Why a dead cartridge actually matters
Quick reality check on the stakes, because "just buy OEM to be safe" gets thrown around like cheap toner can wreck your machine. It can't — not the way a saturated air filter chokes a motor. Worst case with a bad compatible cartridge is a streaky page or a chip the printer won't read. Annoying, not fatal, and you reseat it or return it. The actual thing people are dodging is running dry at the wrong moment: that low-toner warning freezing a print job the night before something's due. The fix for that isn't paying $85 a pop. It's keeping a $22 spare in the drawer so you're never one cartridge away from a problem.
So who should still buy genuine?
I'll give it to you the way I'd tell a friend over text. If you run a print shop, or you're printing client-facing marketing with heavy black coverage where every page has to look identical down to the last sheet — buy the genuine TN760 and don't think twice. The end-of-life consistency is worth the markup when the output is literally your product. Same goes if you're on a printer still under a warranty you're paranoid about and a "non-genuine" flag would keep you up at night.

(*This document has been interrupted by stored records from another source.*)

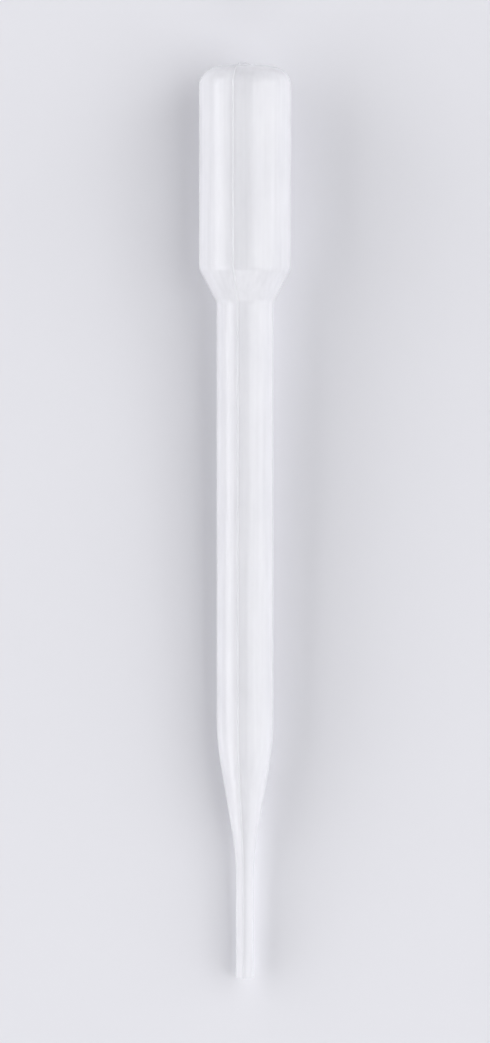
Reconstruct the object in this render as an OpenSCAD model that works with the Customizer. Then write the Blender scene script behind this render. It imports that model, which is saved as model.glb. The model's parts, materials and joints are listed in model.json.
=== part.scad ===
// Plastic dropper pipette: one hollow piece, blow-moulded in soft translucent plastic.
// The profile is drawn with the axis along +Z, the cut tip at zero and the bulb on top.
// It is then laid on its side on the surface z = 0, with the bulb towards +Y.

/* [Overall] */
// Length along the axis, from the cut tip to the end of the bulb
overall_length = 135; // [115:1:170]
// How finely round surfaces are drawn
round_steps = 96; // [48:12:192]

/* [Bulb] */
// Outside diameter of the bulb
bulb_diameter = 13.6; // [11:0.1:17]
// Length of the bulb, from its domed end to the start of the shoulder
bulb_length = 30; // [20:0.5:40]
// Wall thickness round the bulb
bulb_wall = 0.4; // [0.3:0.05:0.8]
// Wall thickness at the bulb's closed end
end_wall = 0.5; // [0.3:0.05:1]
// Rise of the shallow dome on the bulb's end
dome_rise = 0.8; // [0.4:0.1:2]
// Radius of the rounded corner between the bulb's side and its end
end_corner_radius = 3; // [2:0.1:4]

/* [Shoulder] */
// Length of the cone between the bulb and the stem
shoulder_length = 5; // [4:0.5:8]
// Radius that softens both edges of that cone
shoulder_blend = 2.5; // [1:0.1:4]

/* [Stem] */
// Outside diameter of the straight stem
stem_diameter = 8.4; // [7:0.1:10.5]
// Wall thickness of the stem
stem_wall = 0.5; // [0.35:0.05:0.9]

/* [Tip] */
// Outside diameter of the straight tip tube
tip_diameter = 2.6; // [2.1:0.1:3.4]
// Wall thickness of the tip tube
tip_wall = 0.6; // [0.4:0.05:0.8]
// Length of the straight tip tube
tip_length = 18; // [12:0.5:24]
// Length of the taper between the tip tube and the stem
taper_length = 17; // [13:0.5:24]
// Radius that softens both ends of the taper
taper_blend = 45; // [10:1:60]

/* [Moulding marks] */
// Height of the fine ridge that the mould's parting line leaves along both sides
seam_height = 0.1; // [0.05:0.01:0.2]
// Width of that ridge
seam_width = 0.25; // [0.15:0.05:0.5]
// Turn of the parting plane about the axis, up from level on the +X side
seam_turn = 105; // [0:5:180]
// Height of the weld line where the mould pinched the bulb's end shut
pinch_height = 0.3; // [0.1:0.05:0.5]
// Width of the weld line
pinch_width = 0.5; // [0.3:0.05:1]
// Length of the weld line across the end
pinch_length = 8; // [5:0.5:9]

/* [Hidden] */

bulb_radius = bulb_diameter / 2;
stem_radius = stem_diameter / 2;
tip_radius = tip_diameter / 2;

// Heights along the axis at which the profile changes
taper_start = tip_length;
taper_end = taper_start + taper_length;
bulb_start = overall_length - bulb_length;
shoulder_start = bulb_start - shoulder_length;

// Radius of the sphere that the dome is cut from, and the height of its centre
dome_radius = (bulb_radius ^ 2 + dome_rise ^ 2) / (2 * dome_rise);
dome_centre = overall_length - dome_radius;

// How far the cavity runs past the cut tip, so that the tip is open
past_tip = 1;
// Points along each kind of arc
blend_steps = 8;
corner_steps = 14;
dome_steps = 5;

function unit(v) = v / norm(v);

// Points of an arc, both ends included
function arc(centre, radius, from, to, steps) = [
    for (i = [0:steps])
        let (angle = from + (to - from) * i / steps)
        centre + radius * [cos(angle), sin(angle)]
];

// The angle turned from one heading to another, the short way round
function short_turn(from, to) = (to - from + 540) % 360 - 180;

// Half the angle inside a corner of the profile
function half_corner(before, corner, after) = acos(unit(before - corner) * unit(after - corner)) / 2;

// Centre of the arc that softens a corner between two straight runs
function blend_centre(before, corner, after, radius) =
    let (inward = unit(unit(before - corner) + unit(after - corner)))
    corner + inward * radius / sin(half_corner(before, corner, after));

// Points of that arc
function softened(before, corner, after, radius) =
    let (
        centre = blend_centre(before, corner, after, radius),
        reach = radius / tan(half_corner(before, corner, after)),
        first = corner + unit(before - corner) * reach - centre,
        last = corner + unit(after - corner) * reach - centre,
        heading = atan2(first.y, first.x),
        turn = short_turn(heading, atan2(last.y, last.x))
    )
    arc(centre, radius, heading, heading + turn, blend_steps);

// Points of the closed end: the rounded corner, then the dome up to the axis
function closed_end(side_radius, corner_radius, sphere_radius) =
    let (
        across = side_radius - corner_radius,
        along = sqrt((sphere_radius - corner_radius) ^ 2 - across ^ 2),
        meet = atan2(along, across)
    )
    concat(
        arc([across, dome_centre + along], corner_radius, 0, meet, corner_steps),
        [
            for (i = [1:dome_steps])
                let (angle = meet + (90 - meet) * i / dome_steps)
                [0, dome_centre] + sphere_radius * [cos(angle), sin(angle)]
        ]
    );

// Half section of the solid shape, as [radius, height], standing proud of the real one by proud
function outer_section(proud) =
    let (
        foot = [tip_radius + proud, 0],
        tube_top = [tip_radius + proud, taper_start],
        stem_foot = [stem_radius + proud, taper_end],
        stem_top = [stem_radius + proud, shoulder_start],
        bulb_foot = [bulb_radius + proud, bulb_start],
        bulb_top = [bulb_radius + proud, overall_length - end_corner_radius]
    )
    concat(
        [[0, 0], foot],
        softened(foot, tube_top, stem_foot, taper_blend - proud),
        softened(tube_top, stem_foot, stem_top, taper_blend + proud),
        softened(stem_foot, stem_top, bulb_foot, shoulder_blend - proud),
        softened(stem_top, bulb_foot, bulb_top, shoulder_blend + proud),
        closed_end(bulb_radius + proud, end_corner_radius + proud, dome_radius + proud)
    );

// Half section of the cavity, which runs out through the tip
function cavity_section() =
    let (
        foot = [tip_radius - tip_wall, -past_tip],
        tube_top = [tip_radius - tip_wall, taper_start],
        stem_foot = [stem_radius - stem_wall, taper_end],
        stem_top = [stem_radius - stem_wall, shoulder_start],
        bulb_foot = [bulb_radius - bulb_wall, bulb_start],
        bulb_top = [bulb_radius - bulb_wall, overall_length - end_corner_radius]
    )
    concat(
        [[0, -past_tip], foot],
        softened(foot, tube_top, stem_foot, taper_blend + tip_wall),
        softened(tube_top, stem_foot, stem_top, taper_blend - stem_wall),
        softened(stem_foot, stem_top, bulb_foot, shoulder_blend + stem_wall),
        softened(stem_top, bulb_foot, bulb_top, shoulder_blend - bulb_wall),
        closed_end(bulb_radius - bulb_wall, end_corner_radius - end_wall, dome_radius - end_wall)
    );

// At rest it touches the surface along two rings, at the softened foot of the stem and of the bulb.
// Both are arcs in the profile, so the surface is the line that touches the two arcs.
// The lower ridge then runs close beside the surface, and stops the pipette rolling.
stem_ring = blend_centre(
    [tip_radius, taper_start], [stem_radius, taper_end], [stem_radius, shoulder_start], taper_blend
);
bulb_ring = blend_centre(
    [stem_radius, shoulder_start], [bulb_radius, bulb_start],
    [bulb_radius, overall_length], shoulder_blend
);
ring_to_ring = bulb_ring - stem_ring;

// Angle between the axis and the surface, and the height of the profile's origin above it
rest_tilt = atan2(ring_to_ring.x, ring_to_ring.y)
    - asin((taper_blend - shoulder_blend) / norm(ring_to_ring));
rest_height = taper_blend + cos(rest_tilt) * stem_ring.x - sin(rest_tilt) * stem_ring.y;

// Middle of the footprint, measured from the tip's centre to the pinched end
footprint_middle =
    ((overall_length + pinch_height) * cos(rest_tilt) - tip_radius * sin(rest_tilt)) / 2;

module solid_shape() {
    rotate_extrude($fn = round_steps)
        polygon(outer_section(0));
}

module cavity() {
    rotate_extrude($fn = round_steps)
        polygon(cavity_section());
}

// A thin slab of the whole outline, of which only the outer edge stands proud of the wall
module outline_slab(proud, width) {
    rotate([90, 0, 0])
        linear_extrude(width, center = true) {
            polygon(outer_section(proud));
            mirror([1, 0])
                polygon(outer_section(proud));
        }
}

// The ridge that the mould's parting line leaves, round both sides and over the end
module parting_line() {
    outline_slab(seam_height, seam_width);
}

// The higher weld across the end, where the mould pinched the tube shut
module pinch_weld() {
    intersection() {
        outline_slab(pinch_height, pinch_width);
        translate([0, 0, overall_length])
            cube([pinch_length, 2 * pinch_width, 2 * end_corner_radius], center = true);
    }
}

module standing_pipette() {
    difference() {
        union() {
            solid_shape();
            parting_line();
            pinch_weld();
        }
        cavity();
    }
}

module pipette() {
    color([0.93, 0.93, 0.96, 0.6])
        translate([0, -footprint_middle, rest_height])
            rotate([rest_tilt - 90, 0, 0])
                rotate([0, 0, seam_turn])
                    standing_pipette();
}

pipette();
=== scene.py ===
import json
import math

import bpy
import numpy as np
from mathutils import Matrix, Vector, noise


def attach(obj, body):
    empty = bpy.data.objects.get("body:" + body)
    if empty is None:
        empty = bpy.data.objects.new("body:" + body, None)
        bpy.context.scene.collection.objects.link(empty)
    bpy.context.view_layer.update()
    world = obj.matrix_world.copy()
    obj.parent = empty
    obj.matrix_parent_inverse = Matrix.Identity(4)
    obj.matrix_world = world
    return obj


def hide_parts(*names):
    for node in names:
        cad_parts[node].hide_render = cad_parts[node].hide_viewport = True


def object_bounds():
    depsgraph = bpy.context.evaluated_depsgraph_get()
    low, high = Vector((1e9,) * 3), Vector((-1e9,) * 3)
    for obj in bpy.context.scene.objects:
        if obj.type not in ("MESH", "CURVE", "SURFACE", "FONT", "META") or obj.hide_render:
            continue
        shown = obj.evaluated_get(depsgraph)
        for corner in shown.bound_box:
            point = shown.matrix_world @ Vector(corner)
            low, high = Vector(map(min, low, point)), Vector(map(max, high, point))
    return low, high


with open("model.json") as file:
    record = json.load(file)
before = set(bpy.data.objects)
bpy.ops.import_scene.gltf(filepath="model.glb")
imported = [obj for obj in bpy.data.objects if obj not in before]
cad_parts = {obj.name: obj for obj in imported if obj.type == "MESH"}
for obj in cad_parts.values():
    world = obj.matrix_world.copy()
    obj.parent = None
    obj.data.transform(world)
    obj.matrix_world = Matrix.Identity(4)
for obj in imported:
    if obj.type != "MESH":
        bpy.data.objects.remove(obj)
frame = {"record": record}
cad_low, cad_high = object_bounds()

# ---------------------------------------------------------------------------
# Sizes, in metres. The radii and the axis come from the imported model's mounts.
# ---------------------------------------------------------------------------

MM = 0.001
mounts = {m["name"]: m for m in frame["record"]["mounts"]}


def mount_radius(name):
    return mounts[name]["dims"]["r_mm"] * MM


TIP_RADIUS = mount_radius("tip_outside")
STEM_RADIUS = mount_radius("stem_outside")
BORE_RADIUS = mount_radius("tip_bore")
BULB_RADIUS = (cad_high.x - cad_low.x) / 2

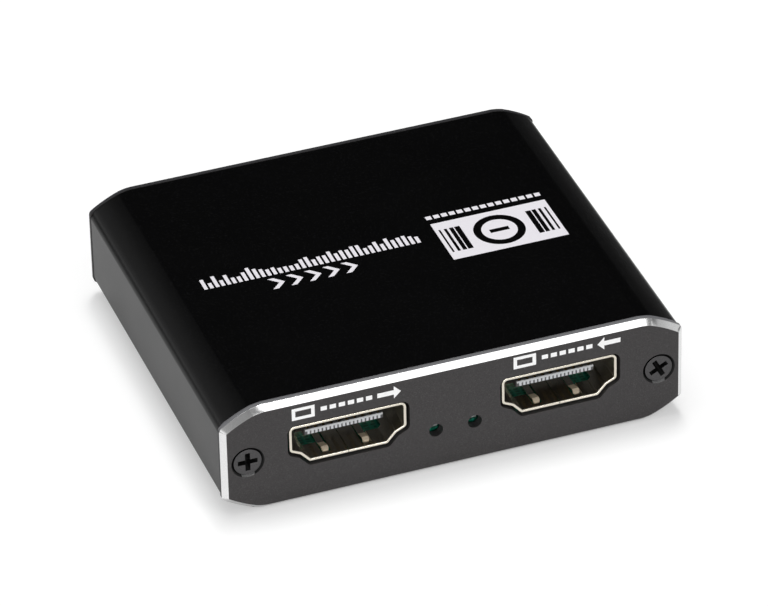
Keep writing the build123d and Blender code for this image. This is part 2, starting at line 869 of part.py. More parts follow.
nodes = {
    "case_sleeve": case_sleeve(),
    "front_plate": front_plate(),
    "rear_plate": rear_plate(),
    "front_screws": plate_screws(front_screw_turns),
    "rear_screws": to_rear(plate_screws(rear_screw_turns)),
    "circuit_board": circuit_board(),
    "video_out_shell": video_shell(-socket_spacing / 2),
    "video_out_insulator": video_insulator(-socket_spacing / 2),
    "video_out_contacts": video_contacts(-socket_spacing / 2),
    "video_in_shell": video_shell(socket_spacing / 2),
    "video_in_insulator": video_insulator(socket_spacing / 2),
    "video_in_contacts": video_contacts(socket_spacing / 2),
    "status_lamp_bases": status_lamp_bases(),
    "status_lamp_lenses": status_lamp_lenses(),
    "data_socket_shell": data_socket_shell(),
    "data_socket_tongue": data_socket_tongue(),
    "data_socket_contacts": data_socket_contacts(),
    "microphone_jack_body": jack_body(-jack_spacing / 2),
    "microphone_jack_springs": jack_springs(-jack_spacing / 2),
    "headphone_jack_body": jack_body(jack_spacing / 2),
    "headphone_jack_springs": jack_springs(jack_spacing / 2),
    "capture_chip": capture_chip(),
    "capture_chip_leads": capture_chip_leads(),
    "receiver_chip": receiver_chip(),
    "receiver_chip_leads": receiver_chip_leads(),
    "repeater_chip": repeater_chip(),
    "sound_chip": sound_chip(),
    "sound_chip_leads": sound_chip_leads(),
    "memory_chip": memory_chip(),
    "memory_chip_leads": memory_chip_leads(),
    "surge_arrays": surge_arrays(),
    "crystals": crystals(),
    "power_coils": power_coils(),
    "power_regulators": power_regulators(),
    "power_regulator_leads": power_regulator_leads(),
    "bulk_capacitors": bulk_capacitors(),
    "ceramic_capacitors": ceramic_capacitors(),
    "resistors": resistors(),
    "heat_pad": heat_pad(),
}

os.makedirs("parts", exist_ok=True)
for name, shape in nodes.items():
    export_step(shape, f"parts/{name}.step")
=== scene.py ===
"""Looks of a video capture box: finishes, printed marks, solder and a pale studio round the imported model.

Metres throughout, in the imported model's own frame: X runs along the front plate, the
front faces -Y and Z is up. Sizes are written in millimetres times MM.
"""

import logging
import math
from dataclasses import dataclass
from enum import Enum, IntEnum
from typing import Any, Callable, Iterable, Sequence

import bmesh
import bpy
from mathutils import Matrix, Vector


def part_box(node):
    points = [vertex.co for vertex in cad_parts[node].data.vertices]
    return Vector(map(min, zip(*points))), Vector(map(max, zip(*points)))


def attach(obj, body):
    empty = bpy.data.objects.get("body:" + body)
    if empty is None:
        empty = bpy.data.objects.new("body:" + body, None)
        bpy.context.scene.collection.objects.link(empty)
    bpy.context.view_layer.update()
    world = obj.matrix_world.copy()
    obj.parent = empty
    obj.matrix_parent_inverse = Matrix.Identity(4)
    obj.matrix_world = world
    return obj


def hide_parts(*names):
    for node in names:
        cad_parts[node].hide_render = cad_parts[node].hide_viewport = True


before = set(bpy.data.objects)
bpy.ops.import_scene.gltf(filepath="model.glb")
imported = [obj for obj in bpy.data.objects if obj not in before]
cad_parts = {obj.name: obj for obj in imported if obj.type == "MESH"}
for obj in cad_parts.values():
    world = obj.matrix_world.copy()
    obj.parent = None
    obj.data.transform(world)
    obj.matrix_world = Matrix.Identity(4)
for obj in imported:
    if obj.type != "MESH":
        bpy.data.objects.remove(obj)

log = logging.getLogger("capture_box")
MM = 0.001
BODY = "root"
MERGE_REACH = 0.0005 * MM
FLAT_TURN = math.radians(0.4)
SHARP_TURN = math.radians(28)
WHITE = (1.0, 1.0, 1.0, 1.0)
DARK = (0.0, 0.0, 0.0, 1.0)
SOCKET_KINDS = {float: "Float", int: "Int", tuple: "Vector"}

Point = tuple[float, float]
Triple = tuple[float, float, float]
Outline = Sequence[Point]
Inputs = dict[str | int, Any]
Node = bpy.types.Node
Socket = bpy.types.NodeSocket
Tree = bpy.types.NodeTree
Mesh = bpy.types.Mesh
Face = bmesh.types.BMFace
Chooser = Callable[[Face], int]
Shift = Callable[[Vector], Vector]
Softener = Callable[[bmesh.types.BMesh], None]


class Slot(Enum):
    """Names of material slots for the new pieces; nothing in this script uses them."""

    SLEEVE = "black_anodised"
    PLATE = "grey_anodised"
    SCREW = "black_screw_steel"
    SHELL = "nickel_shell"
    PALE = "pale_moulding"
    BLACK = "black_moulding"
    BOARD = "board_green"
    CHIP = "chip_moulding"
    LEAD = "tinned_lead"


class Facing(Enum):
    """Which end of the case, by the name that its pieces start with."""

    FRONT = "front"
    REAR = "rear"


class PlateFace(IntEnum):
    """The kinds of face on an end plate, by the place of their finish in its list."""

    FLAT = 0
    RIM = 1
    SIDE = 2
    # A countersink's upper part is painted shade and its lower part a painted highlight.
    SINK = 3
    WORN_SINK = 4
    # The front plate's upward flush side, lighter as a painted highlight.
    TOP = 5


class Graph:
    """Adds the nodes of one tree and links them."""

    noise_spread: float = 4.0

    def __init__(self, tree: Tree) -> None:
        """Keeps the tree that the nodes go into."""
        self.tree = tree

    def feed(self, node: Node, inputs: Inputs) -> None:
        """Gives a node its inputs.

        Args:
            node: The node.
            inputs: A plain value or another node's output for each named input.
        """
        for key, value in inputs.items():
            if isinstance(value, Socket):
                self.tree.links.new(value, node.inputs[key])
            else:
                node.inputs[key].default_value = value

    def add(self, kind: str, inputs: Inputs | None = None, **settings: Any) -> Node:
        """Adds one node.

        Args:
            kind: The node's type.
            inputs: A plain value or another node's output for each named input.
            **settings: The node's own properties.

        Returns:
            The new node.
        """
        node = self.tree.nodes.new(kind)
        for key, value in settings.items():
            setattr(node, key, value)
        self.feed(node, inputs or {})
        return node

    def math(self, operation: str, first: Any, second: Any = 0.0) -> Socket:
        """Adds one sum of two values or outputs."""
        return self.add("ShaderNodeMath", {0: first, 1: second}, operation=operation).outputs[0]

    def place(self) -> Socket:
        """Gives the place on the object."""
        return self.add("ShaderNodeTexCoord").outputs["Object"]

    def scaled(self, colour: Any, factor: Any) -> Socket:
        """Multiplies a colour by a factor that changes over the surface."""
        inputs = {0: colour, "Scale": factor}
        return self.add("ShaderNodeVectorMath", inputs, operation="SCALE").outputs[0]

    def blend(self, mask: Socket, first: Any, second: Any) -> Socket:
        """Mixes two colours, each a plain one or an output, by a mask."""
        first, second = ((*side, 1.0) if isinstance(side, tuple) else side for side in (first, second))
        return self.add("ShaderNodeMix", {0: mask, 6: first, 7: second}, data_type="RGBA").outputs[2]

    def ramp(self, value: Socket, reach: Point, levels: Sequence[Any], kind: str = "SMOOTHSTEP") -> Socket:
        """Maps a value between two limits to the levels at those limits."""
        inputs = dict(zip(("Value", "From Min", "From Max", "To Min", "To Max"), (value, *reach, *levels)))
        return self.add("ShaderNodeMapRange", inputs, interpolation_type=kind).outputs[0]

    def swing(self, noise: Socket, depth: Socket) -> Socket:
        """Turns a noise into a factor about one, with the given depth."""
        spread = self.math("MULTIPLY", self.math("SUBTRACT", noise, 0.5), depth)
        return self.math("ADD", self.math("MULTIPLY", spread, self.noise_spread), 1.0)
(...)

For everybody else — the home office, the family printer, the small business cranking out invoices and labels — I personally grab the compatible one. I have, repeatedly. It seats with the same click, lays down the same sharp black text, and saves me around $60 every single time I'd otherwise be handing it to Brother for the privilege of their logo on the box. It's a hair behind at the very end of its life, and the chip occasionally needs a nudge. That's the whole list of complaints. For the money I've saved keeping a couple of these in the drawer instead of one genuine cartridge, I'd do it again tomorrow. Honestly — I already did. There are two sitting in my closet right now.